Comme en plus du Croc, le monsieur a une dent contre les Akkadiens, il fait une pause dans sa quête le temps de traquer et éliminer leur dernier représentant, le Roi scorpion. Alors, va-t-on assister à une guerre entre deux conquérants et voir Mathayus se laisser gagner par la soif de pouvoir qui le conduira à devenir un monstre ? Eh bien non, encore raté. Notre héros a, une fois de plus, renoncé sans véritable explication au trône gagné lors de l'épisode précédent. Sous les traits d'un quatrième acteur, le voilà désormais forgeron anonyme le temps d'une scène qu'on pourra charitablement qualifier d'hommage à Conan le barbare plutôt que de vulgaire plagiat, où il explique à un petit garçon que dans la vie, on ne peut faire confiance à rien d'autre qu'au métal qu'on forge. Et cette fois, il ne veut plus d'aventures, plus de batailles, plus de richesses, autant dire que c'est encore plus mal barré que d'habitude pour trouver une façon plausible, en moins de 90 minutes, de faire du personnage le streum qui cherchera des noises à Brendan Fraser 5000 ans plus tard.

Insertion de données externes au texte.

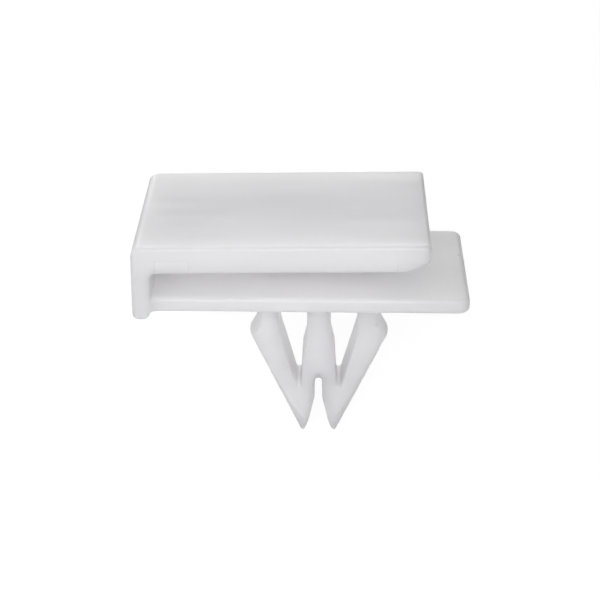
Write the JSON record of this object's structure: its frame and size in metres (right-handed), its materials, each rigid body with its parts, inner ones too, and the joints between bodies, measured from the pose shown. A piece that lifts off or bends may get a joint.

Cette énième aventure n'a rien de vraiment inédit à proposer
mais elle ressemble un peu moins à un téléfilm bas-de-gamme pour enfants que la précédente.
Mathayus est néanmoins contraint de reprendre le sentier de la guerre parce que sans ça y a pas de film, et croise bientôt la route d'une Xéna nubienne qui n'est autre que la fille du personnage joué par Michael Clarke Duncan dans le film avec The Rock. Entre ces invocations du passé cinématographique du héros et l'air grave et fatigué qu'il affiche tout au long du film pour montrer qu'il est usé par les drames subis entre les épisodes, je me suis brièvement remis à croire qu'on était face à la conclusion de ses aventures, ou au moins à un tournant, mais la suite tend à montrer que c'est plutôt le manque d'imagination qui a amené les auteurs à piocher dans ce qui existait déjà et à transformer leur héros en Jon Snow. Au passage, je dois avouer avoir été surpris de constater que la page imdb de l'acteur qui remplace Victor Webster dans le rôle-titre comportait de vrais rôles et pas simplement "Biker #2", "Homme de main #4" et "Garde du corps (non crédité)" dans des DTV sur le freefight. Zach McGowan a indéniablement un physique de barbare, mais pas vraiment la présence d'une tête d'affiche de cinéma d'aventures. Les contours du personnage sont suffisamment flous depuis le début pour ne pas s'offusquer d'une quelconque "trahison" mais cette interprétation toute en regards de chien battu et en c'est-bien-la-dernière-fois-que-je-prends-les-armes-mais-arrêtez-de-dire-que-je-suis-un-roi-scorpion n'est pas vraiment la plus intéressante.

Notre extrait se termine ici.